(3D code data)
══════════

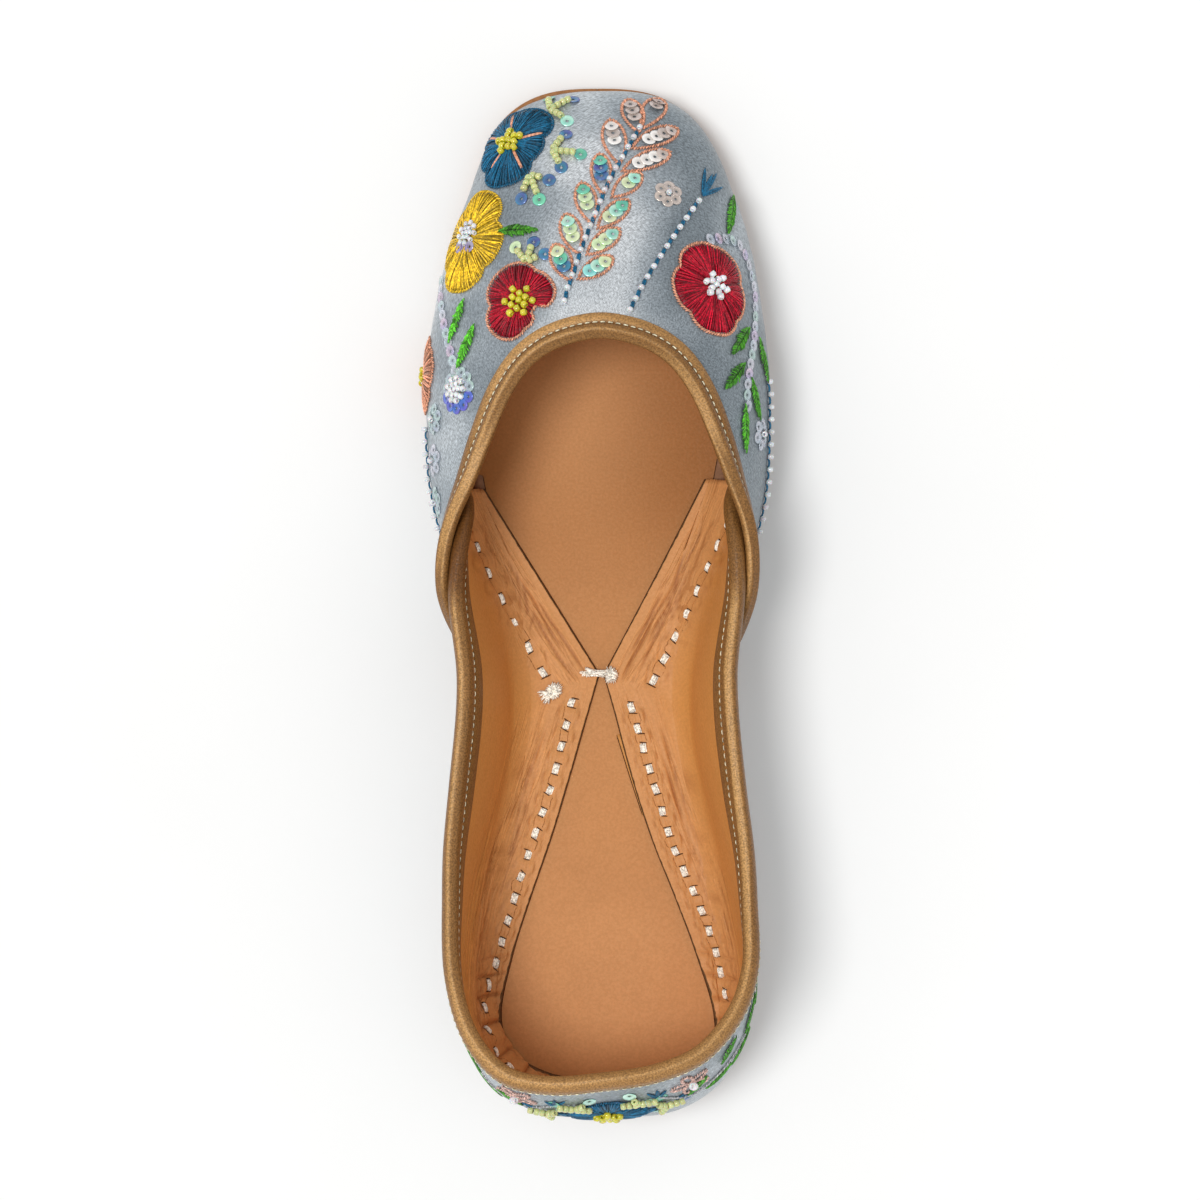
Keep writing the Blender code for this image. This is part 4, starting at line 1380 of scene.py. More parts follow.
def fold_in(relief, depth, away, here, crease):
    """A sharp trough with a low ridge on each side of it, added to the relief, and its depth, which paints
    shade into the trough.
    """
    width = crease["width"] * MM
    ridges = 0.35 * hill(away, 2.2 * width) - 1.2 * hill(away, width)
    relief += here * (crease["depth"] * MM * ridges)
    depth += here * hill(away, 0.8 * crease["width"] * MM)


def add_creases(relief, depth, wall, reach, along):
    """The long creases on the wall and flange, and the short ones on the straps."""
    left = wall < 0.0
    share = smoothstep(-30.0 * MM, -88.0 * MM, along)
    for order, crease in enumerate(named_rows(LONG_CREASES)):
        line = (crease["near"] + (crease["far"] - crease["near"]) * share) * MM
        away, ends = crease_course(reach, along, line, crease, LONG_CREASE, order)
        ends = ends * (0.75 + 0.25 * wave(along, 0.026, 80 + order))
        here = left == (crease["side"] == "left")
        fold_in(relief, depth, away, here * ends, crease)
    on_strap = np.abs(wall) > FLANGE_CROSSING["wall"]
    for order, crease in enumerate(named_rows(STRAP_CREASES)):
        away, ends = crease_course(reach, along, crease["near"] * MM, crease, STRAP_CREASE, order)
        here = (left == (crease["side"] == "left")) & on_strap
        fold_in(relief, depth, away, here * ends, crease)


def add_pleats(relief, depth, reach, place):
    """Pleats between the stitches and the cut edge, gathered round the heel."""
    arc = lengths_along(place[:, -20])[:, None]
    arc = arc - arc[len(arc) // 2]
    beat = np.abs(np.sin(arc * math.pi / (PLEAT_PITCH * MM) + 0.8 * wave(arc, 0.03, 61)))
    gathered = 1.0 - smoothstep(-100.0 * MM, -78.0 * MM, place[..., 1])
    gathered = gathered * between(-0.002, 0.003, 0.009, 0.015, reach)
    relief += gathered * MM * (0.60 * beat - 0.15 - 0.75 * hill(beat, 0.24))
    depth += gathered * hill(beat, 0.14)


def add_stitch_puckers(relief, depth, place):
    """Each row of stitches pulls a trough, and the leather wells up beside and between them.

    High on the wall there is none of it, because the rim's strip lies close over the leather there.
    """
    low = 1.0 - smoothstep(24.0 * MM, 30.0 * MM, place[..., 2])
    for row, count in COTTON_ROWS[1]:
        path = smooth_line(row, ROW_POINTS)
        length = lengths_along(path)
        near = np.linalg.norm(seen_on_insole(place)[..., None, :] - path, axis=-1)
        nearest = near.argmin(axis=-1)
        away = near.min(axis=-1)
        beat = np.cos(length[nearest] / length[-1] * (count - 1) * 2 * math.pi)
        relief -= low * MM * hill(away, 1.2 * MM) * (0.12 + 0.40 * beat)
        relief += low * MM * hill(away - 2.0 * MM, 0.7 * MM) * (0.20 - 0.22 * beat)
        rim = low * hill(away - (2.3 - 0.5 * beat) * MM, 0.3 * MM)
        relief -= 0.25 * MM * rim
        depth += 0.55 * rim * (0.7 - 0.3 * beat)


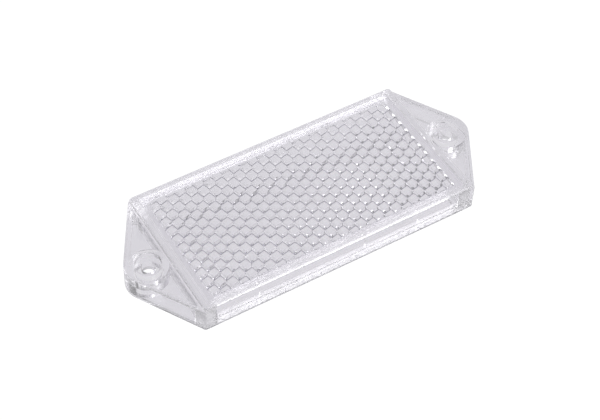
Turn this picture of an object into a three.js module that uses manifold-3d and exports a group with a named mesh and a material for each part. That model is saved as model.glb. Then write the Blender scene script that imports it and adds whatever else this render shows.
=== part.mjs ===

══════════

» **Exercise task**
Copy each entry exactly, with nothing added or dropped.

» **Final result**
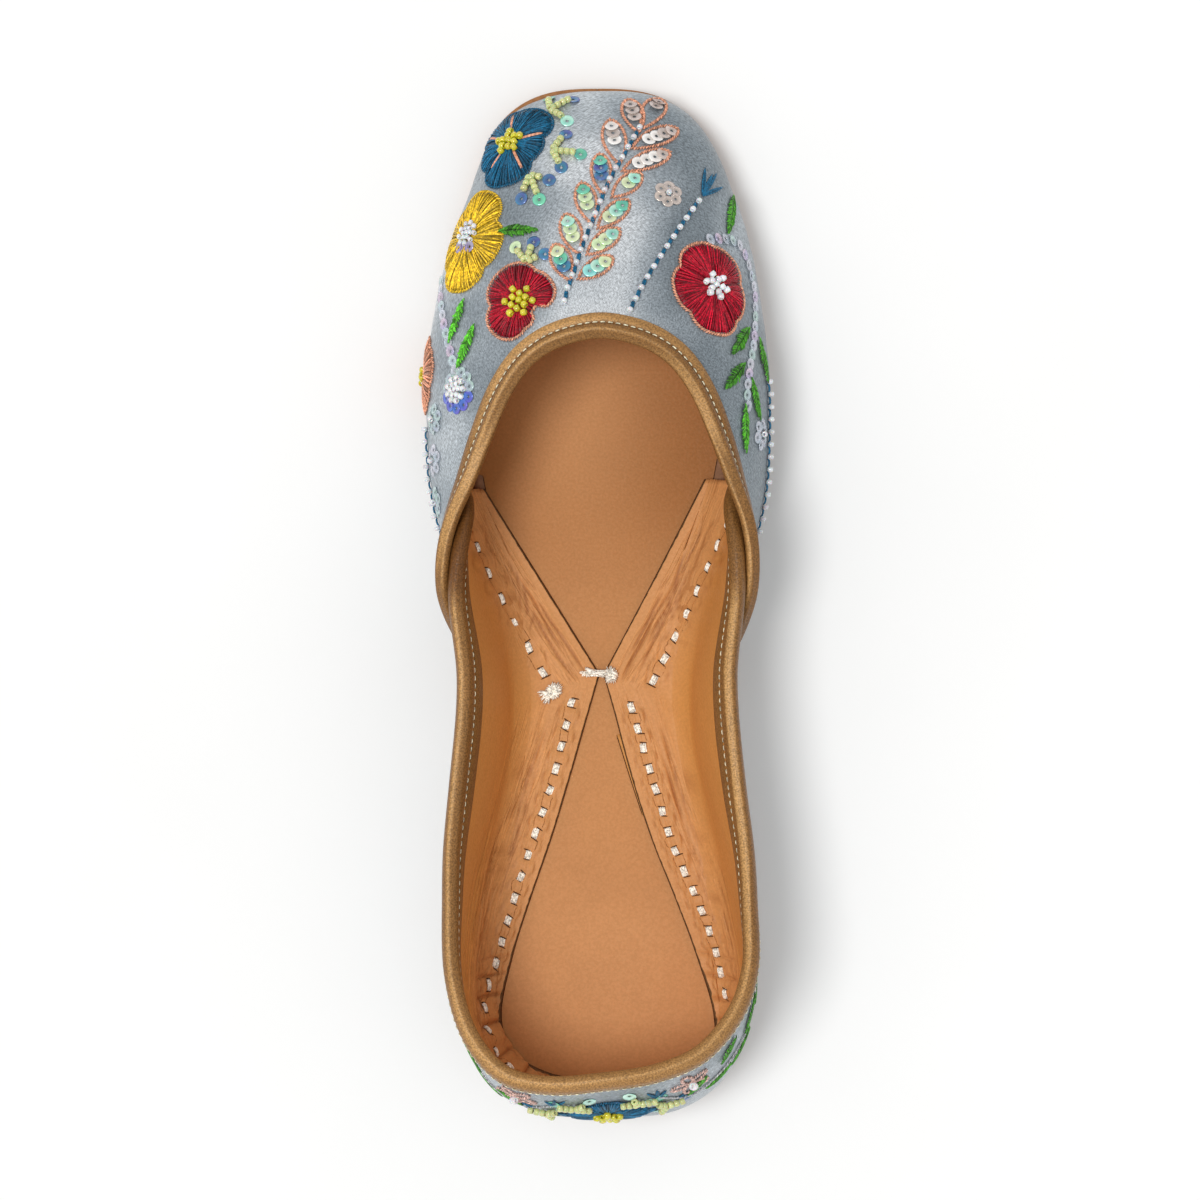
Keep writing the Blender code for this image. This is part 4, starting at line 1380 of scene.py. More parts follow.
def fold_in(relief, depth, away, here, crease):
    """A sharp trough with a low ridge on each side of it, added to the relief, and its depth, which paints
    shade into the trough.
    """
    width = crease["width"] * MM
    ridges = 0.35 * hill(away, 2.2 * width) - 1.2 * hill(away, width)
    relief += here * (crease["depth"] * MM * ridges)
    depth += here * hill(away, 0.8 * crease["width"] * MM)


def add_creases(relief, depth, wall, reach, along):
    """The long creases on the wall and flange, and the short ones on the straps."""
    left = wall < 0.0
    share = smoothstep(-30.0 * MM, -88.0 * MM, along)
    for order, crease in enumerate(named_rows(LONG_CREASES)):
        line = (crease["near"] + (crease["far"] - crease["near"]) * share) * MM
        away, ends = crease_course(reach, along, line, crease, LONG_CREASE, order)
        ends = ends * (0.75 + 0.25 * wave(along, 0.026, 80 + order))
        here = left == (crease["side"] == "left")
        fold_in(relief, depth, away, here * ends, crease)
    on_strap = np.abs(wall) > FLANGE_CROSSING["wall"]
    for order, crease in enumerate(named_rows(STRAP_CREASES)):
        away, ends = crease_course(reach, along, crease["near"] * MM, crease, STRAP_CREASE, order)
        here = (left == (crease["side"] == "left")) & on_strap
        fold_in(relief, depth, away, here * ends, crease)


def add_pleats(relief, depth, reach, place):
    """Pleats between the stitches and the cut edge, gathered round the heel."""
    arc = lengths_along(place[:, -20])[:, None]
    arc = arc - arc[len(arc) // 2]
    beat = np.abs(np.sin(arc * math.pi / (PLEAT_PITCH * MM) + 0.8 * wave(arc, 0.03, 61)))
    gathered = 1.0 - smoothstep(-100.0 * MM, -78.0 * MM, place[..., 1])
    gathered = gathered * between(-0.002, 0.003, 0.009, 0.015, reach)
    relief += gathered * MM * (0.60 * beat - 0.15 - 0.75 * hill(beat, 0.24))
    depth += gathered * hill(beat, 0.14)


def add_stitch_puckers(relief, depth, place):
    """Each row of stitches pulls a trough, and the leather wells up beside and between them.

    High on the wall there is none of it, because the rim's strip lies close over the leather there.
    """
    low = 1.0 - smoothstep(24.0 * MM, 30.0 * MM, place[..., 2])
    for row, count in COTTON_ROWS[1]:
        path = smooth_line(row, ROW_POINTS)
        length = lengths_along(path)
        near = np.linalg.norm(seen_on_insole(place)[..., None, :] - path, axis=-1)
        nearest = near.argmin(axis=-1)
        away = near.min(axis=-1)
        beat = np.cos(length[nearest] / length[-1] * (count - 1) * 2 * math.pi)
        relief -= low * MM * hill(away, 1.2 * MM) * (0.12 + 0.40 * beat)
        relief += low * MM * hill(away - 2.0 * MM, 0.7 * MM) * (0.20 - 0.22 * beat)
        rim = low * hill(away - (2.3 - 0.5 * beat) * MM, 0.3 * MM)
        relief -= 0.25 * MM * rim
        depth += 0.55 * rim * (0.7 - 0.3 * beat)


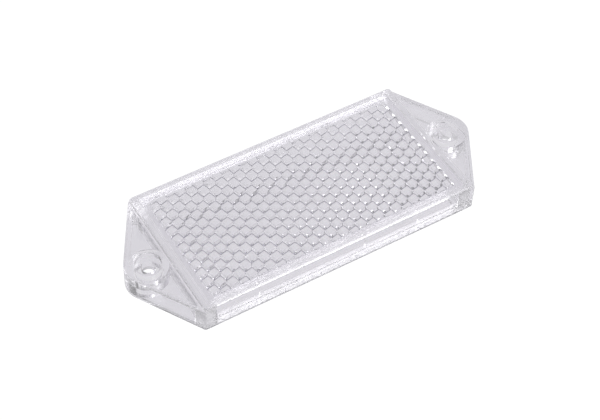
Turn this picture of an object into a three.js module that uses manifold-3d and exports a group with a named mesh and a material for each part. That model is saved as model.glb. Then write the Blender scene script that imports it and adds whatever else this render shows.
=== part.mjs ===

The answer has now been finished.